The car seizing charade currently going on apace has all the ingredients of a terrible Kumawood movie. It is undisguised officialised brigandage in the name of securing and protecting public property by people who have neither the training, constitutional standing, or the temperament to do such things, even if one agrees that this is a worthwhile pursuit by any democratic government worth its mandate. Stealing public property has not ceased to be a crime, and one would have wished the work of retrieval would have been done by the police, using their own intelligence sources. Of course, I do not believe any vehicle has been stolen or misplaced.

As I write, there is no official published list of what exactly is being looked for.

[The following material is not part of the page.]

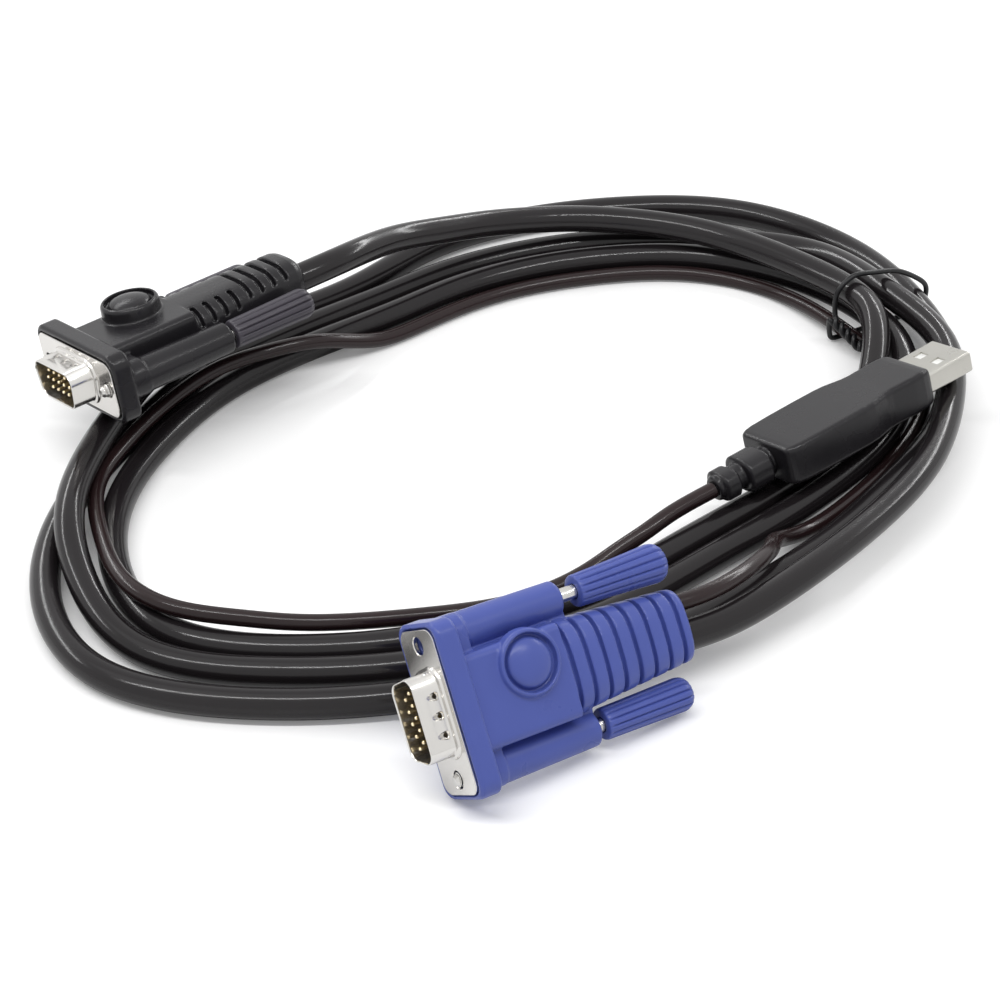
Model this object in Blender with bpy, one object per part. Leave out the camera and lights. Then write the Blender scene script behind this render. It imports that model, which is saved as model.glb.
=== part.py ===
"""Keyboard, video and mouse switch cable: two 15-pin plugs and a USB plug on one coiled cable.

The cable lies in a flat oval coil held by a wire tie.  Sizes are in millimetres and are
turned into metres where a mesh is made.  Each plug is built in its own frame, with +X out
of its nose, +Y across its width and +Z through its badge side, and is then posed by an
empty.  The origin of that frame is the middle of the plug's mating face.
"""
import math

import bmesh
import bpy
import numpy as np
from mathutils import Vector

MM = 0.001

# Clearances
SEAT_GAP = 0.3
PIN_GAP = 0.12
SCREW_GAP = 0.33

# 15-pin plug: front plate, shell and contacts.  The plate reaches past the screws.
SCREW_SPACING = 25.0
PLATE_MARGIN = 2.9
PLATE_WIDTH = SCREW_SPACING + 2 * PLATE_MARGIN
PLATE_HEIGHT = 12.5
PLATE_THICK = 0.8
PLATE_PROUD = 0.3
PLATE_CORNER = 2.4
SHELL_WIDTH = 16.9
SHELL_HEIGHT = 8.4
SHELL_LENGTH = 6.0
SHELL_WALL = 0.45
SHELL_SLOPE = math.radians(10)
SHELL_CORNER = 2.5
SHELL_ROOT = 0.8
SHELL_ROOT_LENGTH = 0.5
DIMPLE_COUNT = 3
DIMPLE_PITCH = 3.6
DIMPLE_WIDTH = 1.4
DIMPLE_DEPTH = 0.28
DIMPLE_START = 1.3
DIMPLE_END = 3.2
INSULATOR_FACE = 0.6
INSULATOR_DEPTH = 3.0
PIN_COLUMNS = 5
PIN_ROWS = 3
PIN_PITCH = 2.29
PIN_ROW_PITCH = 1.98
PIN_DIAMETER = 0.76
PIN_TIP = 5.0
PIN_TIP_TAPER = 0.5
PIN_SEATED = 2.4

# 15-pin plug: moulded hood.  The flange has a rim outside the plate.
FLANGE_SIDE_RIM = 1.1
FLANGE_TOP_RIM = 1.45
FLANGE_WIDTH = PLATE_WIDTH + 2 * FLANGE_SIDE_RIM
FLANGE_HEIGHT = PLATE_HEIGHT + 2 * FLANGE_TOP_RIM
FLANGE_THICK = 4.5
FLANGE_CORNER = 3.0
FLANGE_EDGE = 0.5
HOOD_LENGTH = 31.0
HOOD_HALF_WIDTH = 9.3
HOOD_HALF_HEIGHT = 6.5
HOOD_CORNER = 2.0
HOOD_END_EDGE = 1.0
HOOD_END_SLOPE = 1.2
BARREL_RADIUS = 4.0
BARREL_SETBACK = 1.0
BARREL_LENGTH = HOOD_LENGTH - BARREL_SETBACK
BARREL_EDGE = 0.5
BADGE_PLACE = (-15.8, -3.2)
BADGE_RADIUS = 5.9
BADGE_GROOVE_OUTER = 4.8
BADGE_GROOVE_INNER = 4.1
BADGE_GROOVE_DEPTH = 0.7
BADGE_DOME_RISE = 0.9
BLUE_BADGE_RISE = 0.6
BLACK_BADGE_RISE = 2.0
OVERLAP = 0.6

# Ribbed strain relief of the blue plug and slotted one of the black plug, from the hood's back
RIB_COUNT = 8
RIB_PITCH = 2.7
RIB_GROOVE = 0.7
RIB_DEPTH = 0.9
RIB_DRAFT = 0.12
RELIEF_EDGE = 0.5
BLUE_RELIEF_ROOT = (18.2, 12.2)
BLUE_RELIEF_END = (13.6, 9.0)
BLUE_RELIEF_TAIL = HOOD_LENGTH + 22.0
BLACK_RELIEF_ROOT = (14.0, 11.6)
BLACK_RELIEF_END = (9.6, 9.0)
BLACK_RELIEF_TAIL = HOOD_LENGTH + 23.0
SLOT_COUNT = 4
SLOT_PITCH = 2.3
SLOT_WIDTH = 0.9
SLOT_DEPTH = 1.7
SLOT_SIDE_START = HOOD_LENGTH + 1.5
SLOT_TOP_START = HOOD_LENGTH + 12.2

# Thumbscrews: how far each knob stands back from its barrel, and how far a seated screw is proud
KNOB_BACK_GAPS = {"blue_near_": 1.2, "blue_far_": 3.5, "black_near_": SEAT_GAP, "black_far_": SEAT_GAP}
KNOB_LENGTH = 19.8
KNOB_FRONT_RADIUS = 3.1
KNOB_BACK_RADIUS = 3.8
KNOB_END_ROUND = 1.6
KNOB_FLUTES = 9
KNOB_FLUTE_DEPTH = 0.45
SCREW_DIAMETER = 2.84
SCREW_PROUD = 2.3
SCREW_REACH = BARREL_LENGTH + SCREW_PROUD
SCREW_POINT = 0.5
SCREW_ROOTED = 9.0
SCREW_ROOT_GAP = 0.15
PLATE_HOLE_GAP = 0.28
PLATE_HOLE = SCREW_DIAMETER + 2 * PLATE_HOLE_GAP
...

That explains the embarrassing episode of the seizure and return of a car belonging to the wife of Mr Yaw Boateng Gyan, former national organiser of the opposition National Democratic Congress and a person who held no official position in the previous government. As a Takoradi businessman and owner of a premier league club in this country, I was not in the least worried about his ability to own anything. The earlier statement from the chief of staff officialised this blatant brigandage, but does not excuse it.

Invisible forces

I have had cause to compare the Invisible Forces to the President’s Own Guard Regiment of the 1st Republic in an earlier epistle. These forces, however, go beyond providing dedicated personal security to our elected President, and have assumed vigilante duties regarding personalised notions of public property and its security. They have even been filmed assaulting senior police officers in the hallowed seat of government, the Flagstaff House. They have thus become a dangerous combination of guards, vigilantes and stormtroopers. It is not a worthwhile legacy to seek to acquire because we know how the Nkrumah regime ended.

Appointments

The other thing happening is the replacement of public officials with new appointees in an acting position. I am hearing that one day alone two weeks ago, 85 such dismissal letters were dispatched. This smells suspiciously like the Apollo 568 policy of the Busia regime in 1970 during the second Republic. JW Abruquah was dismissed as Headmaster of Mfantsipim School by a letter sent to Cape Coast by helicopter from the Office of the Prime Minister.

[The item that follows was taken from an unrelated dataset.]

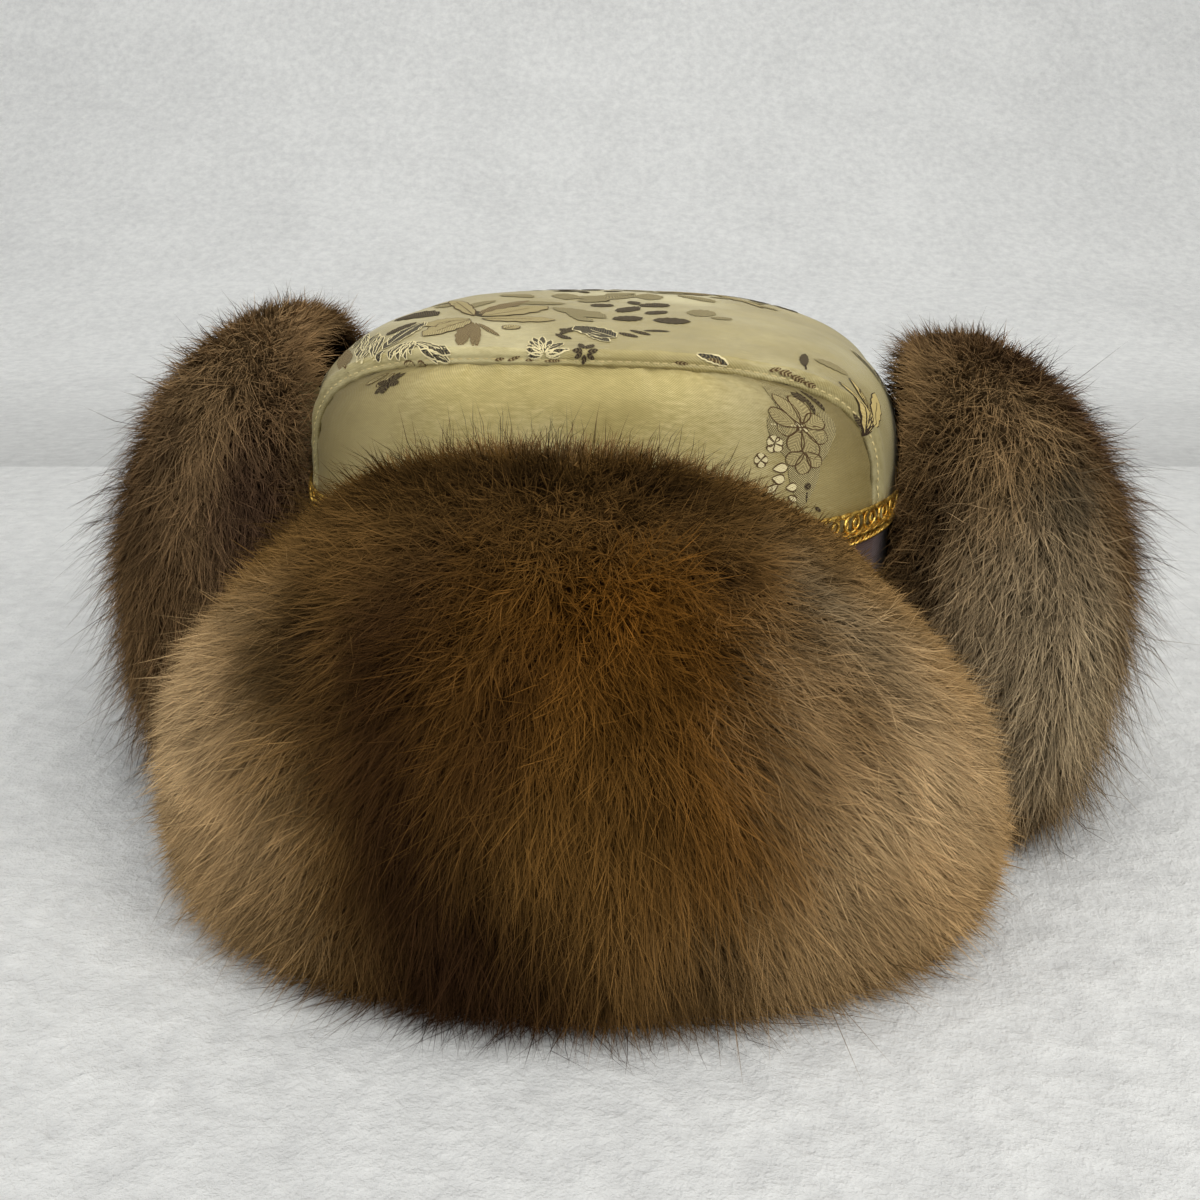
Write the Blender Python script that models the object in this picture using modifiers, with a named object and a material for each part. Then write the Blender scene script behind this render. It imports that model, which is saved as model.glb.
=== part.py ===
"""A Tibetan winter hat of gold brocade with four fur flaps, all turned up, standing on its rim.

The crown is a padded shell in three pieces: a wide strip that runs from one side over the top to the
other, and a front and a back panel set under its edges. Two rows of gold braid go round its foot.
Below the braid a plain cloth band goes down to the rim. Four flaps start at the rim, fold outwards
and stand up round the crown: each is a curved cloth with deep fur on its outer side.

Units are metres, +Z is up and the front of the hat faces -Y.
"""

import math
import random

import bmesh
import bpy
from mathutils import Matrix, Vector

MM = 0.001
GAP = 0.3 * MM

# Crown: plan oval at the braid, and the heights of its parts
CROWN_HALF_WIDTH = 93 * MM
CROWN_HALF_DEPTH = 99 * MM
CROWN_OVAL_POWER = 2.5
CROWN_FOOT = 97 * MM
CROWN_TOP = 155 * MM
CROWN_TOP_POWER = 3.2
CROWN_LEAN = 0.030
SEAM_LEAN = 0.008
CLOTH_WALL = 3 * MM
STRIP_GRID = (10, 24)
PANEL_GRID = (14, 6)
SHARP_EDGE = 40.0

# Seam between the strip and the front panel: an arch set in from the crown's middle arch
SEAM_HALF_WIDTH = 85.5 * MM
SEAM_TOP = 149 * MM
SEAM_TOP_DEPTH = 92 * MM
SEAM_DOME_POWER = 2.5
PANEL_INSET = 4.2 * MM
PANEL_PUFF = 2.5 * MM
PANEL_SIDE_SHARE = 0.36

# Band between the braid and the rim
BAND_INSET = 1.5 * MM
BAND_TOP = CROWN_FOOT - 1.3 * MM
BAND_POINTS = 56

# Braids: a scalloped row over the brocade's lower edge and a plain corded row below it
BRAID_STANDOFF = 0.9 * MM
BRAID_OVERLAP = 1.0 * MM
SCALLOP_COUNT = 54
SCALLOP_RISE = 2.2 * MM
SCALLOP_HEIGHT = 5.5 * MM
SCALLOP_THICKNESS = 1.2 * MM
CORD_RADIUS = 1.4 * MM
CORD_SIDES = 5
CORD_POINTS = 48

# Flap cloths
FLAP_WALL = 2 * MM
FLAP_REACH = 0.86
FLAP_COLUMNS_OF_CLOTH = 14
FLAP_LEAST_TOP = 0.5
FLAP_FULL_FOLD = 2.2
FLAP_CLEARANCE = 1.4 * MM
FLAP_SPACE_BEHIND = 4.5 * MM
FLAP_SPACE_ABOVE = 4 * MM
FLAP_SPACE_TURN = 1.3
FLAP_TOP_UNDER_FUR = 24 * MM
LIP_HANG = 8 * MM
LIP_HANG_SHARE = 0.2
LIP_OUT = 3.5 * MM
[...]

That earlier policy turned out to be a job creation strategy for Progress Party faithful who had not tasted public office and its attractions since 1951 when the Nkrumah regime began in our politics. The celebrated EK Sallah case highlighted this episode in our history which was quoted lavishly by the then Colonel Acheampong when he overthrew Dr Busia two years later.

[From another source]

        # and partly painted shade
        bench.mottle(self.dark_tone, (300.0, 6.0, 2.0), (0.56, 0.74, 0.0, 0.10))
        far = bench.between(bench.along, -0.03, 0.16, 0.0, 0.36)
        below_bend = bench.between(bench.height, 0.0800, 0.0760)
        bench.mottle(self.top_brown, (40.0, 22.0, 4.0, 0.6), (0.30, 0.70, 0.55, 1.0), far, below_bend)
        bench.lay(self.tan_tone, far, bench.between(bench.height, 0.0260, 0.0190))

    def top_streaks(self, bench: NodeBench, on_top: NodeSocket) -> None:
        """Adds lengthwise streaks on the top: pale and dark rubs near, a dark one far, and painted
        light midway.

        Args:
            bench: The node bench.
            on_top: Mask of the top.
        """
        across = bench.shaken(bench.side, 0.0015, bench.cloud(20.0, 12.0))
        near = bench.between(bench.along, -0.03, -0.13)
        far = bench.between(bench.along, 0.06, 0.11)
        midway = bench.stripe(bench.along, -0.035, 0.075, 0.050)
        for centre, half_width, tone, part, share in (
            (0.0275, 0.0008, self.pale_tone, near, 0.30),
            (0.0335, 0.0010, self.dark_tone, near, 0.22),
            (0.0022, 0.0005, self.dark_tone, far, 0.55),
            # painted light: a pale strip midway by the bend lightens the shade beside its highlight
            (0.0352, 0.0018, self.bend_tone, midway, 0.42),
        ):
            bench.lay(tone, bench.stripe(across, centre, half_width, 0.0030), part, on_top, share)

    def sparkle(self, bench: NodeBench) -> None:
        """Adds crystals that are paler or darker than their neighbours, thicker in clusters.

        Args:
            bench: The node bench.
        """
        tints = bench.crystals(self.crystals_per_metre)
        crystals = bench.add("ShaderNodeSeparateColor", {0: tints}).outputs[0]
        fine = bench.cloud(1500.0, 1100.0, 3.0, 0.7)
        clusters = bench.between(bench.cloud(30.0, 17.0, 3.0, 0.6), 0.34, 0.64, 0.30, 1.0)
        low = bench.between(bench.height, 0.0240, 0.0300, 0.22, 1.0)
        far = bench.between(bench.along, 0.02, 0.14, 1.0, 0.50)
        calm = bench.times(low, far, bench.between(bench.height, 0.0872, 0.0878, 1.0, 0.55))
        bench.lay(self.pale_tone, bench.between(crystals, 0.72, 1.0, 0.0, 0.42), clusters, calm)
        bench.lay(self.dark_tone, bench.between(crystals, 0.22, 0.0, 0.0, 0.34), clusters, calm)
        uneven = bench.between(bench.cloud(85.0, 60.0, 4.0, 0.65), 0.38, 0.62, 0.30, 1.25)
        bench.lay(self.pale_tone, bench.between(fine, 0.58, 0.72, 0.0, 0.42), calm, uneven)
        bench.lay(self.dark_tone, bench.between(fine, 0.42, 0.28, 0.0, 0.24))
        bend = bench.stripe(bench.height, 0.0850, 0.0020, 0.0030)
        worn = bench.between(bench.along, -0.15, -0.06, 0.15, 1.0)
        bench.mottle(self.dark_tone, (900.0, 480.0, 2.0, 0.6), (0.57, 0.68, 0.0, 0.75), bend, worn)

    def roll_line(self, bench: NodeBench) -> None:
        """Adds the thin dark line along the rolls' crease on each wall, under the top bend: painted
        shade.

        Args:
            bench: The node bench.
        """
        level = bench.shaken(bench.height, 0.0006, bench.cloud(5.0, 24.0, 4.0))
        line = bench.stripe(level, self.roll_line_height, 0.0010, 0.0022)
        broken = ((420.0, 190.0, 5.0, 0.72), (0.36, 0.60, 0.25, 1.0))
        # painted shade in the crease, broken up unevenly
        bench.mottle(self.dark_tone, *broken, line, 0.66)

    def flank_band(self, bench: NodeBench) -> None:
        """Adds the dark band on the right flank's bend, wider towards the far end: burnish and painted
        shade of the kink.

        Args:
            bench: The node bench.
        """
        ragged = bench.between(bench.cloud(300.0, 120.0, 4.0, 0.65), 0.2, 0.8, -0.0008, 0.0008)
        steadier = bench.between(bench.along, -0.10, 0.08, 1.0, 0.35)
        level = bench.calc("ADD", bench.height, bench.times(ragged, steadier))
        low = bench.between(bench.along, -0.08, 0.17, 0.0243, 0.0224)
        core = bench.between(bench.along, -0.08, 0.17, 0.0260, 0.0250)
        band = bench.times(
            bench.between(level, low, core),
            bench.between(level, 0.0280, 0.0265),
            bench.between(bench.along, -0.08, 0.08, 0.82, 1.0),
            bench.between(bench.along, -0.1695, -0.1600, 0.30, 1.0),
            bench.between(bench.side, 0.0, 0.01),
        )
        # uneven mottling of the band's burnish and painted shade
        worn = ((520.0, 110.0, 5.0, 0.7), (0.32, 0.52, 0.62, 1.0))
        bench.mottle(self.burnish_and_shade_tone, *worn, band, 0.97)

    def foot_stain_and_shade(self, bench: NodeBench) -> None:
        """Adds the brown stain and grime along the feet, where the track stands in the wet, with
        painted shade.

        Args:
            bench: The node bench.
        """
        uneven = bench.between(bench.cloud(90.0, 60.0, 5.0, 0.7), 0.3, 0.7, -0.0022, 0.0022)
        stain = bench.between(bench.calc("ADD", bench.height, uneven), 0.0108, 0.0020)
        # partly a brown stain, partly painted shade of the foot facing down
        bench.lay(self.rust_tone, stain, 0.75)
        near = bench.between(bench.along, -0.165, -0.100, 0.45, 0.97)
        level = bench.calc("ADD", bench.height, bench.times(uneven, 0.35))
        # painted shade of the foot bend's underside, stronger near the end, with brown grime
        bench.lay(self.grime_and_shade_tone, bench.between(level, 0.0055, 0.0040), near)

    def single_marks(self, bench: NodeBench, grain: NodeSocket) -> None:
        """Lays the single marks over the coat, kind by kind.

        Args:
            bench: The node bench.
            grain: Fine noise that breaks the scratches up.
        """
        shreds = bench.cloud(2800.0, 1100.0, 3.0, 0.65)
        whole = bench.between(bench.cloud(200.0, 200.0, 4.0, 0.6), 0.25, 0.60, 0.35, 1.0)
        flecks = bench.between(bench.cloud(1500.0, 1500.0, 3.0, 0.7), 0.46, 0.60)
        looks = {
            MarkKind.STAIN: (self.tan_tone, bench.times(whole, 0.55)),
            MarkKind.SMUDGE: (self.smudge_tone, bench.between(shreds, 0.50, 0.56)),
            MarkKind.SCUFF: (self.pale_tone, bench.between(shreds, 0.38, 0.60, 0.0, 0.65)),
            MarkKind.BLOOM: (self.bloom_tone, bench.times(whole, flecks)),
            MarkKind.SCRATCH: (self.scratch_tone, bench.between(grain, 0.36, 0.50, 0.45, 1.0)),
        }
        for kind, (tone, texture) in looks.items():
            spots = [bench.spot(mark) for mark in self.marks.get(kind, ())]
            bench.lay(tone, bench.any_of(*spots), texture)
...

But even more seriously, it painted the Busia regime as made up of ordinary, workaday politicians who had no regard for the rule of law and democracy; it also destroyed the image of the government then as one of toleration and welcoming of divergent views. The phrase ‘’inward-looking’ was made in Parliament by Victor Owusu in a violent parliamentary debate on the ramifications of this single action by the government, dismissing other Ghanaians from public office without reason. The Opposition in Parliament, led by the valiant stalwarts at the time comprising Dr Godfried Agama, Dr Obed Asamoah and Mr Sam Okudzeto, made a laughing-stock of the Busia government.

I agree that we live in different times, and the repetition of history is not an exact lineal event, but is it necessary to create jobs by depriving others of their jobs when no court has found them unfit or incompetent to do their work? The comprehensive victory of this government should warn all of us that anything could happen, because we live in perpetually-fluid times. These are the kinds of things voters remember at the end of your tenure when you are seeking a renewal. 

 We need new ways of doing necessary things. We need new impetus to political action rather than the supremely unsatisfactory method of settling scores which are ultimately meaningless to the unschooled, unhoused, unfed, sick and jobless among us. We must feel the positive, competent change promised, and feel and see it soon.